When you appropriate Brown and Latinx culture via the next “hip” beauty trend or fashion statement, you center yourself in an expression of a complex, multifaceted, and history-rich culture that is not and never has been yours. And, in doing so, you harm the very people who are responsible for its existence. Because while you can easily take out your braids and wipe off dark lip liner, Black and Brown people cannot. They don’t have the privilege of taking off their skin or changing their beauty looks at any time, even in situations that might cause them to fear for their lives or employment.
When you engage in cultural appropriation as a shopper, you degrade Black and Brown cultures to nothing more than an accessory, rather than acknowledging those communities and the ways they’ve shaped American culture—as well as how they’ve been stifled by racist ideologies and policies.
So no, there is nothing wrong with thinking a serape blanket is beautiful. But before you purchase four of them to drape over the back of your beige couches, you should know that these blankets—first used as men’s outerwear—originated in the second half of the 18th and first half of the 19th century in Mexican textile manufacturing towns. You should also know that they consist of both European and Native American elements—a byproduct of colonization.
Before you purchase a pair of huarache sandals, you should know that this particular type of footwear has been part of Mexican culture that predates European colonization. You should also know that these shoes were handmade in the Jalisco, Michoacán, and Yucatan regions and that the term “kwarachi”—as reported by Espiritu, a group of Mexican shoe makers—comes from Tarascan, “a language spoken by the Purépecha people native to Michoacán.”

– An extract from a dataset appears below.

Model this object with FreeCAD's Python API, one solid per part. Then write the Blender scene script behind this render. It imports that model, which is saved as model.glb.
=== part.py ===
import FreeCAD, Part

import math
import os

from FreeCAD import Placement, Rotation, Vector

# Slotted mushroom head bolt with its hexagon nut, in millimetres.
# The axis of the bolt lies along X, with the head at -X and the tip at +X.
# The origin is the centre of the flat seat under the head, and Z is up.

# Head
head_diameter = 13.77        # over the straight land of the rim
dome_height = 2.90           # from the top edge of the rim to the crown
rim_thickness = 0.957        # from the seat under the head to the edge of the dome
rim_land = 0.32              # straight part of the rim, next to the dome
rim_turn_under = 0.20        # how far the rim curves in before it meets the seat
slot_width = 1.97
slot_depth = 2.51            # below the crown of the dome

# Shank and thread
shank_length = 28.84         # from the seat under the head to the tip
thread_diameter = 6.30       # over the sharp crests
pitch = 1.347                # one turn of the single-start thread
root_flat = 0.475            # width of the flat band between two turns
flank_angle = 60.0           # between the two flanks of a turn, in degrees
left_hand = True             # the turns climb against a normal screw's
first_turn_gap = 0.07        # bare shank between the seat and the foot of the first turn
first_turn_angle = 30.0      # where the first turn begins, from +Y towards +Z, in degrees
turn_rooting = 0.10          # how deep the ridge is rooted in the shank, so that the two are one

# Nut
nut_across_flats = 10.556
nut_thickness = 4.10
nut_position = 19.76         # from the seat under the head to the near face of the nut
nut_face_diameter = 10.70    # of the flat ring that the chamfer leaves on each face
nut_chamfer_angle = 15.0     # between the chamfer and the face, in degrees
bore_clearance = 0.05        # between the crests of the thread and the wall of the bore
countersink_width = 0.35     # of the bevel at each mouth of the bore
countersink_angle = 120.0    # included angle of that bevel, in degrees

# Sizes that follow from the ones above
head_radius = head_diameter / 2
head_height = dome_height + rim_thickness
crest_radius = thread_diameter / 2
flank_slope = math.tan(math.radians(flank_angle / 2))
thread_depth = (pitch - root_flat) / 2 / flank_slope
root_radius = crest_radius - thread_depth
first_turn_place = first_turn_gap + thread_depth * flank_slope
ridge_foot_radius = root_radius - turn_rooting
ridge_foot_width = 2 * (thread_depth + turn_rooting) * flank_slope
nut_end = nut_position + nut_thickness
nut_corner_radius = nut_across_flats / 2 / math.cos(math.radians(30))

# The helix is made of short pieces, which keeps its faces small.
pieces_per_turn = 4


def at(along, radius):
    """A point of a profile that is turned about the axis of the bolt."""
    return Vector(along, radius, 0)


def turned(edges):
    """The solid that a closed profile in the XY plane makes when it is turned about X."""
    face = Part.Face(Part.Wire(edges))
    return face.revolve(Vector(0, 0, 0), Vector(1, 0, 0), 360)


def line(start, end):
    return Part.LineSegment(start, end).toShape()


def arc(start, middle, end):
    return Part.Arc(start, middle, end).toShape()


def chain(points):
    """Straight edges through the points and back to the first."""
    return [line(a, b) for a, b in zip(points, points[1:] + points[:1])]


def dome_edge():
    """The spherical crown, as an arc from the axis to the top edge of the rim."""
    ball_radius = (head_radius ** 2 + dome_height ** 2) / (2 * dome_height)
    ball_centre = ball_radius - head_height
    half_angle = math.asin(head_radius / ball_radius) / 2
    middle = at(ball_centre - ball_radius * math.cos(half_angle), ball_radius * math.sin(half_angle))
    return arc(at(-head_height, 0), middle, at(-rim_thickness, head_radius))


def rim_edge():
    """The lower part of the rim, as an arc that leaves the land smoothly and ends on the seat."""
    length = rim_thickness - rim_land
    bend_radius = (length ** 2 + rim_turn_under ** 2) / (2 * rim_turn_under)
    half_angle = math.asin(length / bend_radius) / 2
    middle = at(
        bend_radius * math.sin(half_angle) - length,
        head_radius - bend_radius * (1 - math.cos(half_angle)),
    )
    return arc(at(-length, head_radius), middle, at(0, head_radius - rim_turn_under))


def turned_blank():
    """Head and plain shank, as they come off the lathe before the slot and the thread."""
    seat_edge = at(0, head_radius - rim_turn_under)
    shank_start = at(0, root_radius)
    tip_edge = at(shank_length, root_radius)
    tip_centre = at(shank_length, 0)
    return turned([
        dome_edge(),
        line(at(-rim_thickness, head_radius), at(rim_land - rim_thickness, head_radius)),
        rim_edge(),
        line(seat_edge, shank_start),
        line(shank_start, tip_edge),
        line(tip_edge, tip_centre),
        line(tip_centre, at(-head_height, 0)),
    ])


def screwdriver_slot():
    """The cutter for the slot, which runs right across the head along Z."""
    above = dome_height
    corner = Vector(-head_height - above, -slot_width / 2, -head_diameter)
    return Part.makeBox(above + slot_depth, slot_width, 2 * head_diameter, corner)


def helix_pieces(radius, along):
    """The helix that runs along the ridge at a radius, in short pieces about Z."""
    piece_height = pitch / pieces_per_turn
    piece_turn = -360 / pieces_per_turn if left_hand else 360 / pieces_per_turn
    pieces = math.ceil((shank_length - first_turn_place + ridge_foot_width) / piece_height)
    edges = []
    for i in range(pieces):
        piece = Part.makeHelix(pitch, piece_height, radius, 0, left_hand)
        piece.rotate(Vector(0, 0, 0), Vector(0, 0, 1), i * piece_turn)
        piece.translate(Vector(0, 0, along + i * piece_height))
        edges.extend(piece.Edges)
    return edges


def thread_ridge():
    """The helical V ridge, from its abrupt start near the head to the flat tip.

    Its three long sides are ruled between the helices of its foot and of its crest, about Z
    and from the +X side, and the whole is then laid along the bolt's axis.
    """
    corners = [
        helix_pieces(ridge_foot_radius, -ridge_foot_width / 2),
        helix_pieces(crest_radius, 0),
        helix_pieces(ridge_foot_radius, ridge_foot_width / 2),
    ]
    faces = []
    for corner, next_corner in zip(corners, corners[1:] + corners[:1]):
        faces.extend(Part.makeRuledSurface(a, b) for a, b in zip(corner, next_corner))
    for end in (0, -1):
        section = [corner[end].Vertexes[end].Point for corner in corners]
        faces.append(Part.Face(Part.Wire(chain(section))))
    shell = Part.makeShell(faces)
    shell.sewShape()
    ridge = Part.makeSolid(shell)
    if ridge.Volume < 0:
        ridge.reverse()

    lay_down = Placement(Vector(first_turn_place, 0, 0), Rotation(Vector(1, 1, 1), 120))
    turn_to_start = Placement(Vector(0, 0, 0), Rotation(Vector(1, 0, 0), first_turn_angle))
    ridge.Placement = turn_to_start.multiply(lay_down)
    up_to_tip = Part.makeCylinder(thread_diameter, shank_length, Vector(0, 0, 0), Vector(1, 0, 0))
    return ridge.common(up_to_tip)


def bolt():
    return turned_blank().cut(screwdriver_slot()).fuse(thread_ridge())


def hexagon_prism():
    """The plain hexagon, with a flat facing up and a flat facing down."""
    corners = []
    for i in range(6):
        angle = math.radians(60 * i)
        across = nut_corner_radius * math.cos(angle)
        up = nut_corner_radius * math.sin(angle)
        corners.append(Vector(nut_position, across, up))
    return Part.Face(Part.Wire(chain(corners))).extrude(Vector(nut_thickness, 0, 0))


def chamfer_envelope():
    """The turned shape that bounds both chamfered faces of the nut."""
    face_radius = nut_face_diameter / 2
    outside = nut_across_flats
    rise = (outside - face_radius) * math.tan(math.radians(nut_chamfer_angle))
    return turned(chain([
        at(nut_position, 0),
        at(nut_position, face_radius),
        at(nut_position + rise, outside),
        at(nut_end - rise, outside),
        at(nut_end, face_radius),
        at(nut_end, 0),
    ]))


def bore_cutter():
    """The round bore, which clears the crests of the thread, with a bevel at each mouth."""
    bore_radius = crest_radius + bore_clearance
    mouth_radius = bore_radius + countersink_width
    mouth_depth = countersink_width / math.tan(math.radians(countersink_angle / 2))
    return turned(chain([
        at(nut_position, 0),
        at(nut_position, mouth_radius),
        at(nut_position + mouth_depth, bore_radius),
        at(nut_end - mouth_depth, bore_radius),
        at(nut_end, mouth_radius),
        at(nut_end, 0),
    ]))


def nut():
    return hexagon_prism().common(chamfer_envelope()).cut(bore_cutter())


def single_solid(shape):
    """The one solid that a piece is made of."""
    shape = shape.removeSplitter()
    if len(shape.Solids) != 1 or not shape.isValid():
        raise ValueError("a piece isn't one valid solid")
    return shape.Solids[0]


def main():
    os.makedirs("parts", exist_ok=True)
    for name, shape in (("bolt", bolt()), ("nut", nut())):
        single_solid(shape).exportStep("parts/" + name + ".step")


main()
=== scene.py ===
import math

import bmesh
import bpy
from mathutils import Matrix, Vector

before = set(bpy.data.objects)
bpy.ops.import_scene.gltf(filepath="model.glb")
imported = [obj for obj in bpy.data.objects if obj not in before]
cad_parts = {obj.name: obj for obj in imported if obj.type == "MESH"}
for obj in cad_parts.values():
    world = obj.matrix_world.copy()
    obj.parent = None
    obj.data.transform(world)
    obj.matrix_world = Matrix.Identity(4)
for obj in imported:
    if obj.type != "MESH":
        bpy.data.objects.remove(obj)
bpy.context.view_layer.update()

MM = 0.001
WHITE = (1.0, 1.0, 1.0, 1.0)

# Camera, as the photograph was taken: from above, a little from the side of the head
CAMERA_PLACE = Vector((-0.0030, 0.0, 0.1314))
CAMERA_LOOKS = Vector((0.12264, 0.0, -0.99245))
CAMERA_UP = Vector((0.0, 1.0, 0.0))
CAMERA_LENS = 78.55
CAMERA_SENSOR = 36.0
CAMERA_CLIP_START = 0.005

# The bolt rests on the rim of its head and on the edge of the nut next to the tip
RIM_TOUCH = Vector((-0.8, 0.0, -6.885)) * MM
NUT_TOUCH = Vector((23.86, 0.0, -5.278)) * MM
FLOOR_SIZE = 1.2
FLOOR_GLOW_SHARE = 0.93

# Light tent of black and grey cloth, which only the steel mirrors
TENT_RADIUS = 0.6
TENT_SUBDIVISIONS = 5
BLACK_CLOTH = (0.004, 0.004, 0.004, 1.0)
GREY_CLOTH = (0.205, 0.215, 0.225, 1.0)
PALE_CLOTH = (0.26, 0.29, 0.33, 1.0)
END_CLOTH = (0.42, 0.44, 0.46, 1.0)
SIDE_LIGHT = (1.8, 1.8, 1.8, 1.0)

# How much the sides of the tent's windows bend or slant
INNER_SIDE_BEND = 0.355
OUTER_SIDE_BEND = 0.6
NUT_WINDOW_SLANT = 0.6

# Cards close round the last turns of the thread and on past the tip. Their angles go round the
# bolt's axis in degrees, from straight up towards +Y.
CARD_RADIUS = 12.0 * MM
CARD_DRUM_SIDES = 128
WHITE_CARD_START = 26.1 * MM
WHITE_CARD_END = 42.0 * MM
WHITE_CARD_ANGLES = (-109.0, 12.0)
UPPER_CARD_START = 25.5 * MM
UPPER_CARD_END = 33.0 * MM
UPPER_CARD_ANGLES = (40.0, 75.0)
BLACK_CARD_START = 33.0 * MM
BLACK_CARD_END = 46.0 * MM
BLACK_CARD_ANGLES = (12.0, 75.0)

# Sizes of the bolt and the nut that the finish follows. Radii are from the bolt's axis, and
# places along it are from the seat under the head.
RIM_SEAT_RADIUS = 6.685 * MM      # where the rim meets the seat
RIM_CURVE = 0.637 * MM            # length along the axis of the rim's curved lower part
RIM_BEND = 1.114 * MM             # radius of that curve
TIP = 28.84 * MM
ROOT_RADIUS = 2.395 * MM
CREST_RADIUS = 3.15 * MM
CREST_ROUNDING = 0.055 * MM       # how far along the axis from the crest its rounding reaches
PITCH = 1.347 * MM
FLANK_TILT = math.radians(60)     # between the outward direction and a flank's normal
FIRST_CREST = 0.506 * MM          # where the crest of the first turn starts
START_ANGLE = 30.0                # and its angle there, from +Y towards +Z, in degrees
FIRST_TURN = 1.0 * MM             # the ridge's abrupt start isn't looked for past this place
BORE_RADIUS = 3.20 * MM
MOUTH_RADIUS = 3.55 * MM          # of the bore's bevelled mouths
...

If you like intricately embroidered purses and clutches, that’s okay! But please know that the embroidery “trend” has roots in the Aztec empire, when Indigenous Mexicans would use yucca and palm tree fibers to create beautiful embroidered textiles.

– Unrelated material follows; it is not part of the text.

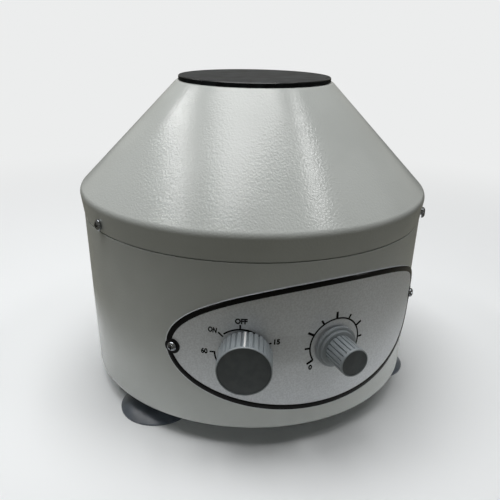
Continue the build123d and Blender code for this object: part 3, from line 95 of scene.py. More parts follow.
# ---------------------------------------------------------------- sizes and colours
def length(name, description, millimetres):
    """A length property, given in millimetres and kept in metres."""
    return FloatProperty(
        name=name, description=description, default=millimetres * MM, min=0, unit="LENGTH"
    )


def degrees(name, description, amount):
    """An angle property, given in degrees and kept in radians."""
    return FloatProperty(
        name=name, description=description, default=radians(amount), subtype="ANGLE"
    )


def whole_number(name, description, amount):
    """A counted property."""
    return IntProperty(name=name, description=description, default=amount)


def srgb(code):
    """Linear red, green and blue of an sRGB hex value such as '#B9BDB8'."""
    channels = [int(code[i : i + 2], 16) / 255 for i in (1, 3, 5)]
    return tuple(c / 12.92 if c <= 0.04045 else ((c + 0.055) / 1.055) ** 2.4 for c in channels)


def shade(colour, share):
    """A colour darkened or lightened by a share."""
    return tuple(c * share for c in colour)


def paint(name, description, code):
    """A colour property, given as an sRGB hex value."""
    return FloatVectorProperty(
        name=name, description=description, default=srgb(code), size=3, min=0, max=1,
        subtype="COLOR",
    )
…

Simply learning about the cultures that produced these items is not enough, though. Cultural harm reduction does not begin and end with education but instead involves and requires meaningful action and thoughtful consideration. Do not purchase these items from white-owned companies who have appropriated these cultural staples for profit. Instead, search lists of Black-owned beauty companies and Latinx-owned brands who produce these items with authenticity, dignity, and pride and help give credit where it’s due.

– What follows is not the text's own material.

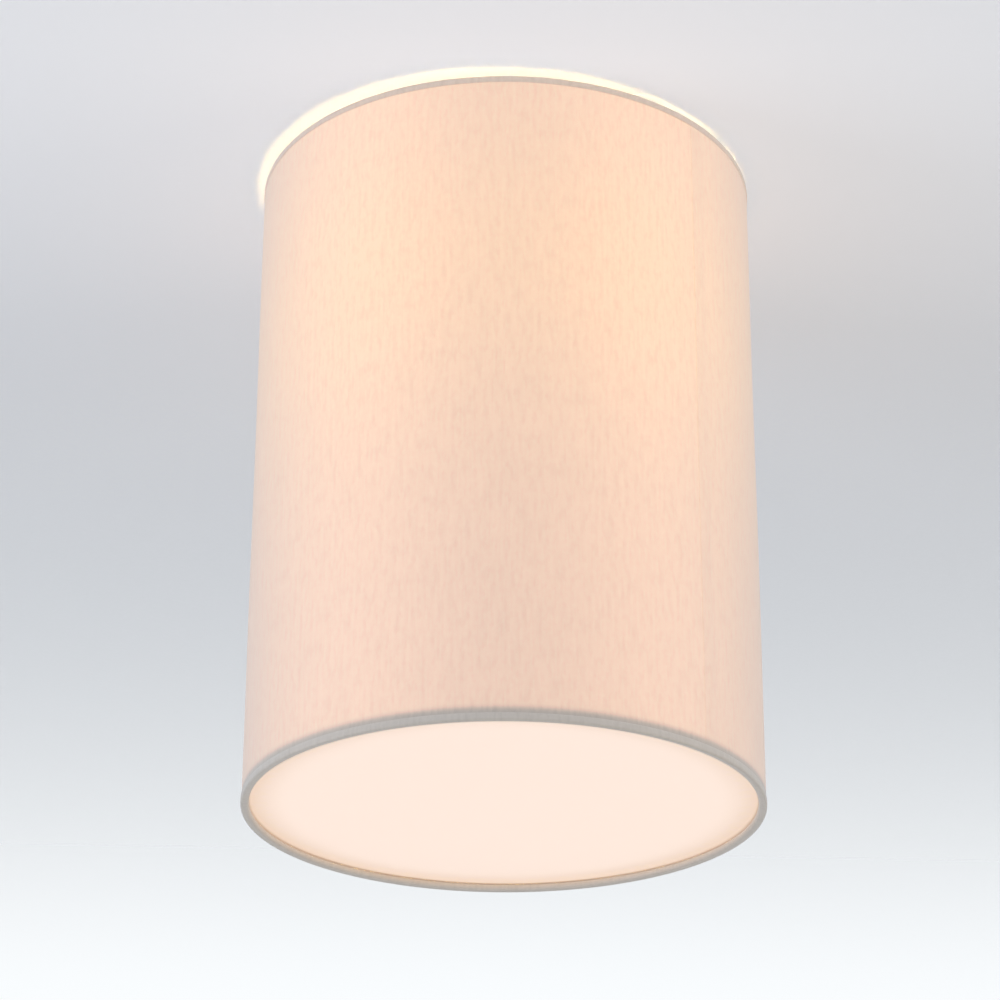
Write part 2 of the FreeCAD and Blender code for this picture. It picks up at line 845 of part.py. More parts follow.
def block_screw():
    return slotted_screw(
        block_screw_x, block_centre_y, -rest_gap, block_foot, block_screw_diameter, block_screw_head, 1.4
    )


def earth_screw():
    seat = -bracket_thickness - lug_thickness
    return slotted_screw(
        earth_screw_x, 0, -rest_gap, seat, earth_screw_diameter, earth_head_diameter, earth_head_height
    )


def earth_lug():
    """A ring tongue under the screw's head, with a tail that is crimped on the lead."""
    top = -bracket_thickness
    low = top - lug_thickness
    tongue = disc(lug_width / 2, low, top, earth_screw_x)
    tail = box(earth_screw_x - lead_diameter, earth_screw_x + lead_diameter, 0, lug_tail, low, top)
    lug = tongue.fuse(tail).removeSplitter()
    lug = lug.cut(disc(earth_screw_diameter / 2 + hole_fit, low, top, earth_screw_x))
    start = Vector(earth_screw_x, lug_tail / 2, low - lead_diameter / 2)
    crimp = rod(start, start + Vector(0, lug_tail / 2, 0), lead_diameter + 2 * crimp_wall)
    lug = lug.fuse(crimp).removeSplitter()
    return lug.cut(rod(start, start + Vector(0, lug_tail, 0), lead_diameter + 2 * thread_fit))


def earth_lead():
    """From the crimped lug round to the first pole of the terminal block."""
    height = -bracket_thickness - lug_thickness - lead_diameter / 2
    pole_x = pole_places()[0]
    pole_y = block_centre_y - block_width / 2
    points = [
        (earth_screw_x, lug_tail / 2, height),
        (earth_screw_x, lug_tail + 3.0, height),
        (pole_x - 1.5, pole_y - 6.0, pole_axis + 1.0),
        (pole_x, pole_y + 3.0, pole_axis),
    ]
    return bent_tube("earth_lead", points, lead_diameter)


def holder_lead(name, pole_x, side):
    """From a pole of the block, down through the nipple, to a terminal of the lamp holder."""
    pole_y = block_centre_y - block_width / 2
    offset = side * 1.4
    post = side * contact_post_radius
    points = [
        (pole_x, pole_y + 3.0, pole_axis),
        (pole_x, pole_y - 6.0, pole_axis),
        (offset, 0, pole_axis + 1.0),
        (offset, 0, nipple_foot - 1.0),
        (post, 0, nipple_foot - 5.0),
        (post, 0, insert_top - terminal_height / 2 + 0.1),
    ]
    return bent_tube(name, points, lead_diameter)


def main():
    os.makedirs("parts", exist_ok=True)
    poles = pole_places()
    pieces = {
        "ceiling_bracket": ceiling_bracket(),
        "bracket_ears": bracket_ears(),
        "canopy_pan": canopy_pan(),
        "canopy_screws": canopy_screws(),
        "threaded_nipple": threaded_nipple(),
        "nipple_washer": nipple_washer(),
        "nipple_nut": nipple_nut(),
        "holder_cap": holder_cap(),
        "holder_shell": holder_shell(),
        "holder_insert": holder_insert(),
        "holder_terminals": holder_terminals(),
        "centre_contact": centre_contact(),
        "side_contact": side_contact(),
        "thread_sleeve": thread_sleeve(),
        "upper_shade_ring": shade_ring(upper_ring_foot, upper_ring_height),
        "lower_shade_ring": shade_ring(lower_ring_foot, lower_ring_height),
        "spider_hub": spider_hub(),
        "spider_arms": spider_arms(),
        "top_ring_wire": top_ring_wire(),
        "bottom_ring_wire": bottom_ring_wire(),
        "fabric_skin": fabric_skin(),
        "film_liner": film_liner(),
        "seam_tape": seam_tape(),
        "top_hem": top_hem(),
        "bottom_hem": bottom_hem(),
        "diffuser_disc": diffuser_disc(),
        "bulb_button": bulb_button(),
        "bulb_insulator": bulb_insulator(),
        "bulb_cap_shell": bulb_cap_shell(),
        "bulb_globe": bulb_globe(),
        "bulb_stem": bulb_stem(),
        "led_filaments": led_filaments(),
        "filament_supports": filament_supports(),
        "terminal_block": terminal_block(),
        "terminal_tubes": terminal_tubes(),
        "terminal_screws": terminal_screws(),
        "block_screw": block_screw(),
        "earth_screw": earth_screw(),
        "earth_lug": earth_lug(),
        "earth_lead": earth_lead(),
        "live_lead": holder_lead("live_lead", poles[2], 1),
        "neutral_lead": holder_lead("neutral_lead", poles[1], -1),
    }
    for name, shape in pieces.items():
        save(name, shape)


main()
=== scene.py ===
import math

import bpy
import numpy as np
from mathutils import Matrix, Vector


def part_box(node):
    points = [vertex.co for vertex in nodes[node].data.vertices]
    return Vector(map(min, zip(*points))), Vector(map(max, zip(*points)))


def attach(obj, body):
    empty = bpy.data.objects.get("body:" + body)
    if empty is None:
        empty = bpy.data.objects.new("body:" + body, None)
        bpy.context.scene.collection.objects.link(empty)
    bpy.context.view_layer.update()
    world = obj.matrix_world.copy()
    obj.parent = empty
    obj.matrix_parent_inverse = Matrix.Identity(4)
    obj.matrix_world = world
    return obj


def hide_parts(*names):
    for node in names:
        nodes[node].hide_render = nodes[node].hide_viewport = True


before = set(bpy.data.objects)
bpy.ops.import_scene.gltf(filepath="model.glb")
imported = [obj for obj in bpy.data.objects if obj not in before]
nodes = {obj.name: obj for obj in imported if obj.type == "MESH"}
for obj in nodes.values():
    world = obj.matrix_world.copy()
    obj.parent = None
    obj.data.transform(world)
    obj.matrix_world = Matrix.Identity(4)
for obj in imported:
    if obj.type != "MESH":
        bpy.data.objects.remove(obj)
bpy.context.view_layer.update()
mm = 0.001
print("frame loaded with", len(nodes), "nodes")

# the drum's own sizes, read from the frame's nodes
footLow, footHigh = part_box("bottom_hem")
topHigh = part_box("top_hem")[1]
wireLow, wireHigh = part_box("bottom_ring_wire")
globeLow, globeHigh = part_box("bulb_globe")
filamentLow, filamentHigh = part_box("led_filaments")
shade = {
    "foot": footLow[2],
    "top": topHigh[2],
    "hemOuter": -footLow[1],
    "hemCloth": 0.5 * mm,
    "cloth": 0.5 * mm,
    "film": 0.4 * mm,
    "clear": 0.02 * mm,  # keeps faces that touch from lying in one another
    "wire": wireHigh[2] - wireLow[2],
    "ringRadius": wireHigh[0] - (wireHigh[2] - wireLow[2]) / 2,
    "wireHeight": (wireHigh[2] + wireLow[2]) / 2 - footLow[2],
    "hemHeight": footHigh[2] - footLow[2],
}
shade["radius"] = shade["hemOuter"] - shade["hemCloth"]
lampHeight = (filamentLow[2] + filamentHigh[2]) / 2


def linearColour(hexText):
    # sRGB hex text as a linear colour with full alpha
    parts = [int(hexText[i : i + 2], 16) / 255 for i in (0, 2, 4)]
    return [c / 12.92 if c <= 0.04045 else ((c + 0.055) / 1.055) ** 2.4 for c in parts] + [1.0]


def add(tree, kind, inputs=None, out=0, **settings):
    # one shader node with its settings and links; gives one of its outputs
    node = tree.nodes.new(kind)
    for name, value in settings.items():
        setattr(node, name, value)
    for key, value in (inputs or {}).items():
        if isinstance(value, bpy.types.NodeSocket):
            tree.links.new(value, node.inputs[key])
        else:
            node.inputs[key].default_value = value
    return node.outputs[out]


twoColours = {"out": 2, "data_type": "RGBA"}  # settings of a mix of two colours
smooth = {"interpolation_type": "SMOOTHSTEP"}


def newSurface(name, values):
    # a material of one Principled shader, with its constant values on the shader's own sockets
    material = bpy.data.materials.new(name)
    material.use_nodes = True
    shader = material.node_tree.nodes["Principled BSDF"]
    for socket, value in values.items():
        shader.inputs[socket].default_value = value
    return material, material.node_tree, shader


def polar(radius, azimuth, height):
    # azimuth 0 faces -Y and grows towards +X
    return np.stack([radius * np.sin(azimuth), -radius * np.cos(azimuth), height], -1)


def sines(terms, azimuth, height=0.0):
    # sum of share x sine of (turns x azimuth + climb x height + start), one for each term
    return sum(
        share * np.sin(turns * azimuth + climb * height + start)
        for share, turns, climb, start in terms
    )


def closedPiece(name, points, around, along):
    # a surface closed both ways: points[i, j] with i round the profile and j round the drum;
    # its UV is the length round the drum and the length along the profile, in metres
    rows, columns = points.shape[:2]
    i, j = np.meshgrid(np.arange(rows), np.arange(columns), indexing="ij")
    iNext, jNext = (i + 1) % rows, (j + 1) % columns
    corners = [(i, j), (i, jNext), (iNext, jNext), (iNext, j)]
    quads = np.stack([a * columns + b for a, b in corners], -1).reshape(-1, 4)
    mesh = bpy.data.meshes.new(name)
    mesh.vertices.add(rows * columns)
    mesh.vertices.foreach_set("co", points.reshape(-1).astype(np.float32))
    mesh.loops.add(quads.size)
    mesh.loops.foreach_set("vertex_index", quads.reshape(-1).astype(np.int32))
    mesh.polygons.add(len(quads))
    mesh.polygons.foreach_set("loop_start", np.arange(0, quads.size, 4, dtype=np.int32))
    mesh.polygons.foreach_set("use_smooth", np.ones(len(quads), dtype=bool))
    across = np.stack([around[j], around[j + 1], around[j + 1], around[j]], -1)
    down = np.stack([along[i], along[i], along[i + 1], along[i + 1]], -1)
    layer = mesh.uv_layers.new(name="cloth")
    layer.data.foreach_set("uv", np.stack([across, down], -1).reshape(-1).astype(np.float32))
    mesh.update(calc_edges=True)
    mesh.validate()
    piece = bpy.data.objects.new(name, mesh)
    bpy.context.scene.collection.objects.link(piece)
    return piece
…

Then, be an ally by donating to organizations that are doing the work to make the world more equitable for Black and Latinx people. You can consider setting up one-time or recurring payments to places such as the Hispanic Heritage Foundation, Voto Latino, Chicanos por la Causa, the Hispanic Scholarship Fund, the National Alliance for Hispanic Health, and the Refugee and Immigrant Center for Education and Legal Services (RAICES). There are also over 154 Black-led organizations that you can set up recurring donations to, as well as the American Indian College Fund, the Native American Disability Law Center, and Women Empowering Women for Indigenous Nations—all organizations working to support and advance Indigenous communities.
And if you really want to avoid cultural appropriation altogether, simply avoid trying beauty and fashion trends born out of cultures that are not your own. There is nothing wrong with admiring the beauty and allure of certain hair, makeup, nail, and fashion styles from a distance—or appreciating that they exist without engaging with them.
Because you cannot, and should not, appreciate the beauty of Black and Brown trends without also working to support and advance the communities responsible for their existence. These are not mutually exclusive. It’s not just about a purse or a headdress or a blanket—it’s about an entire group of people, rich in history, ingenuity, resourcefulness, and worth.